I was a student for many years (5 years of undergrad, 2.5 years of grad school), and I became very comfortable with always being able to look at the syllabus and my grade and know what I needed to do and how well I was performing. Work isn’t like that. Like I think is normal, I get a performance review once a year. I find this unsettling, because even though I come in and do decent work, I still often feel like I’m doing something “wrong” and worry that I’m secretly on the cusp of being fired. Folks who have maybe been working for longer than I have, how do you feel and stay confident in your work?
I’ve been a carpenter since I was 18 and a finish carpenter since i was 30. I’ll be 52 this year. So I’ve been doing this for 34 years. By all regards, I’m an expert in my field. My work has been on magazine covers, my work has won awards for architects and designers. I’m known by name by top builders and firms in my area. I now run jobs as a superintendent and/or project manager. I get calls to come work for other companies on the regular.
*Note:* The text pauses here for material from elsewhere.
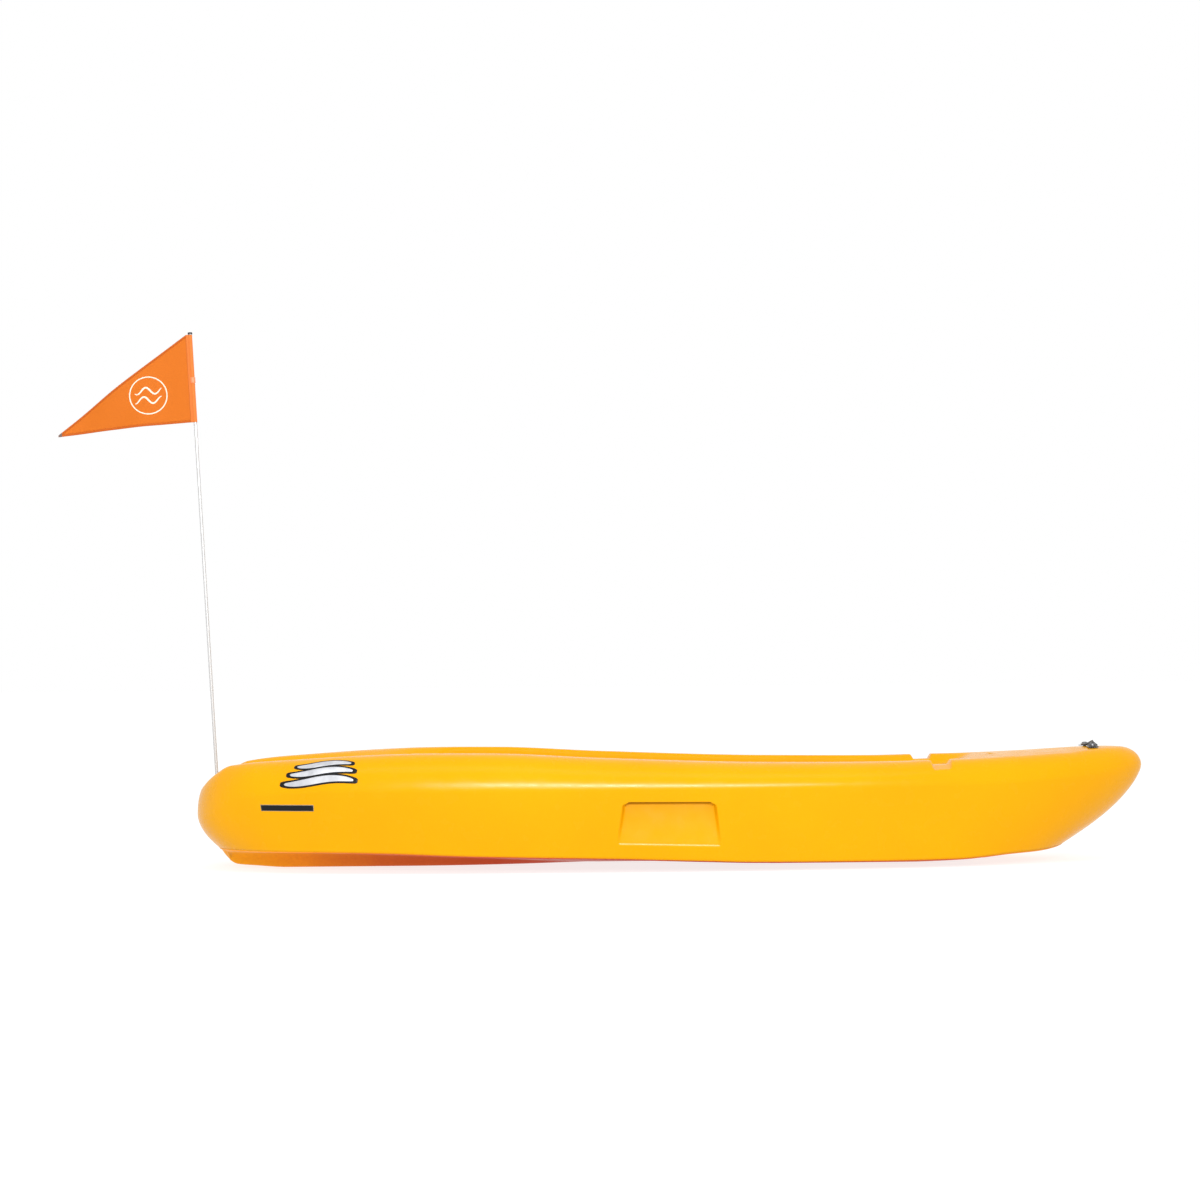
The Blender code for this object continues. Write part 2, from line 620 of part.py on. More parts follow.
def patch(name, ring_of, levels, stations, side, material):
    """A thin sheet that lies on the side of the hull, clear of it by the gap."""
    mirror = np.array([1.0, -side, 1.0])
    rows = [ring_of(stations, level) * mirror for level in levels]
    grid = np.stack(rows)
    along = np.gradient(grid, axis=1)
    down = np.gradient(grid, axis=0)
    normals = np.cross(along, down)
    normals /= np.linalg.norm(normals, axis=2)[:, :, None]
    outward = np.sign(np.sum(normals[:, :, 1]) * side)
    normals *= outward
    mesh = bmesh.new()
    skins = []
    for lift in (GAP, GAP + 0.0005):
        skins.append([[mesh.verts.new(p) for p in row] for row in grid + normals * lift])
    for skin in skins:
        for r in range(len(levels) - 1):
            for c in range(len(stations) - 1):
                mesh.faces.new((skin[r][c], skin[r][c + 1], skin[r + 1][c + 1], skin[r + 1][c]))
    edge = [(0, c) for c in range(len(stations))] + [(r, len(stations) - 1) for r in range(1, len(levels))]
    edge += [(len(levels) - 1, c) for c in range(len(stations) - 2, -1, -1)]
    edge += [(r, 0) for r in range(len(levels) - 2, 0, -1)]
    add_band(mesh, [skins[0][r][c] for r, c in edge], [skins[1][r][c] for r, c in edge])
    bmesh.ops.recalc_face_normals(mesh, faces=mesh.faces)
    return finished(name, mesh, material, smooth_angle=60.0)


def make_graphics(silver, black):
    stations = np.linspace(-0.735, -0.581, 9)
    angles = [68.0, 56.0, 44.0, 32.0, 20.0, 8.0]
    patch("graphic_starboard", shoulder_ring, angles, stations, -1, silver)
    patch("graphic_port", shoulder_ring, angles, stations, 1, silver)
    patch("serial_plate", side_at, [0.1304, 0.1245, 0.1186], np.linspace(-0.772, -0.668, 7), -1, black)


# ---- foam ----

def make_foam(foam):
    blocks = {"foam_bow": ((0.48, 0.68), (0.085, 0.055), (0.045, 0.150)),
              "foam_stern": ((-0.79, -0.53), (0.120, 0.160), (0.048, 0.135))}
    for name, ((aft, fore), (aft_half, fore_half), (low, high)) in blocks.items():
        outline = [(aft, -aft_half), (fore, -fore_half), (fore, fore_half), (aft, aft_half)]
        finished(name, extruded_mesh(outline, low, high), foam)


def build():
    clear_scene()
    yellow = plastic("deck_yellow", (1.0, 0.56, 0.01), 0.38)
    orange = plastic("hull_orange", (0.75, 0.10, 0.02), 0.38)
    rod = plastic("pole_white", (0.80, 0.80, 0.76), 0.35)
    black = plastic("black_plastic", (0.02, 0.02, 0.02), 0.45)
    rubber = plastic("black_rubber", (0.015, 0.015, 0.015), 0.75)
    grey = plastic("grey_plastic", (0.10, 0.10, 0.11), 0.5)
    webbing = plastic("black_webbing", (0.012, 0.012, 0.013), 0.85)
    cloth = plastic("flag_orange", (0.95, 0.20, 0.01), 0.7)
    pale = plastic("flag_clip_plastic", (0.90, 0.45, 0.20), 0.5)
    silver = plastic("graphic_silver", (0.55, 0.55, 0.56), 0.35, 0.4)
    steel = plastic("blackened_steel", (0.16, 0.16, 0.165), 0.35, 1.0)
    brass = plastic("brass", (0.70, 0.48, 0.20), 0.35, 1.0)
    foam = plastic("white_foam", (0.85, 0.85, 0.83), 0.9)
    deck_shell = make_hull(yellow, orange)
    make_flag(deck_shell, rod, black, cloth, pale, grey)
    make_drain(deck_shell, black, rubber, grey)
    make_strap(deck_shell, webbing, steel, brass)
    make_graphics(silver, black)
    make_foam(foam)


build()
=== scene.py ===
import math

import bmesh
import bpy
import numpy as np
from mathutils import Matrix, Vector


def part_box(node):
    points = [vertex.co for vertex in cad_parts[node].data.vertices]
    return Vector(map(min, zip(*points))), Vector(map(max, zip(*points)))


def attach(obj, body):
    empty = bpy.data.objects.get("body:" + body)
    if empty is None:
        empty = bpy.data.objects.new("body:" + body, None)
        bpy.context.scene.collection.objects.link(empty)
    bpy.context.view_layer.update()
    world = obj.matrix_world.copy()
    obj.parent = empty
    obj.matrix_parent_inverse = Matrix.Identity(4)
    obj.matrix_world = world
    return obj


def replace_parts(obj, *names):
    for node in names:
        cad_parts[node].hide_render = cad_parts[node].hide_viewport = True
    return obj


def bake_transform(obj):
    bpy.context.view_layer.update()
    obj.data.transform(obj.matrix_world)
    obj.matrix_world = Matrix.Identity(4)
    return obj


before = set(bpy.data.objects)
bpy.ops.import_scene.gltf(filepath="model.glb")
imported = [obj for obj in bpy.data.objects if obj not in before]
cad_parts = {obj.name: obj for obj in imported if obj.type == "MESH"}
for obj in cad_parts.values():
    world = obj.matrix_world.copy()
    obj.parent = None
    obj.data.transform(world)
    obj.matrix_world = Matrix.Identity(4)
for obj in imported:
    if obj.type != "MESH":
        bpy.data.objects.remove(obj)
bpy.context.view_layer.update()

# ---- the hull's driving dimensions, as in the CAD ----
HALF_LENGTH = 0.914
HALF_BEAM = 0.311
WIDEST_X = -0.10
WALL = 0.0035
SHEER = [(-0.914, 0.148), (-0.900, 0.158), (-0.885, 0.169), (-0.860, 0.187), (-0.833, 0.201),
         (-0.742, 0.210), (-0.459, 0.222), (-0.337, 0.221), (-0.135, 0.211), (0.189, 0.200), (0.391, 0.1985),
         (0.547, 0.2027), (0.665, 0.2098), (0.840, 0.2185), (0.880, 0.217), (0.914, 0.208)]
WIDEST_HEIGHT = [(-0.914, 0.105), (-0.80, 0.145), (-0.60, 0.155), (0.55, 0.155), (0.80, 0.168),
                 (0.914, 0.182)]
SHOULDER_WIDTH = [(-0.914, 0.016), (-0.84, 0.040), (-0.70, 0.056), (-0.20, 0.061), (0.30, 0.055),
                  (0.60, 0.047), (0.914, 0.045)]
PARTING_HEIGHT = [(-0.914, 0.041), (-0.80, 0.0415), (-0.68, 0.0415), (-0.54, 0.039), (-0.38, 0.0325),
                  (-0.10, 0.0255), (-0.02, 0.0228), (0.06, 0.020), (0.15, 0.0172), (0.45, 0.015),
                  (0.53, 0.0155), (0.60, 0.019), (0.66, 0.0225), (0.75, 0.025), (0.914, 0.032)]
BOTTOM_HEIGHT = [(-0.88, 0.034), (-0.85, 0.030), (-0.68, 0.027), (-0.38, 0.016), (-0.14, 0.0065),
                 (0.06, 0.0065), (0.20, 0.0), (0.45, 0.0), (0.53, 0.002), (0.60, 0.007),
                 (0.68, 0.0115), (0.72, 0.018), (0.76, 0.032)]
KEEL_HEIGHT = [(-0.873, 0.034), (-0.862, 0.023), (-0.850, 0.013), (-0.838, 0.007), (-0.804, 0.004),
               (-0.74, 0.0), (-0.50, 0.0), (-0.14, 0.0065), (-0.10, 0.10)]
DECK_FAN = (-0.66, 0.56)      # centres of the deck's round ends
HULL_FAN = (-0.845, 0.56)     # centres of the bottom's round ends
FOREDECK_X = 0.62             # the deck is closed and crowned ahead of this
CROWN = 0.006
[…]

I still have zero idea why. Like, I just tell people what to do in an order that makes sense. And before that, I beat nails into wood. It wasn’t till about 3 or 4 years ago when my wife took me aside and explained to my face that, yeah, I’m really good at my job that I started to realize that, yeah, I’m pretty good at my job. But everyday, driving in, I’m still just a kid that’s in over his head. I don’t feel confident at work. I know on one level I’m doing OK, I mean I must be, right? But I just come in and do my best and hope it’s good enough. Turns out, that it usualy is good enough.
And I can tell you this. Anyone that walks around super confident in their work, usually sucks at their job. I’ve seen dozens of people claim that they’re the best around, only to get axed or laid off as soon as possible. Don’t bother being confident in your work, be confident that you’re doing the best that you can do and be confident that you have the ability to keep learning.
I make it a genuine rule that anyone who has to go out of their way to tell me how great they are, is not someone I am going to believe. Especially if it’s the first thing out of their mouth.
If it’s mentioned casually after X amount of months of working with them, then I’ll stop and take notice
I think the bigger factor is, someone who already thinks they’re great probably isn’t working on noticing and improving their weaknesses. Someone who thinks they still have a lot to learn is putting a lot of effort into improving.
So, especially if they’ve felt that way for any significant length of time, it’s no wonder which person will end up being better.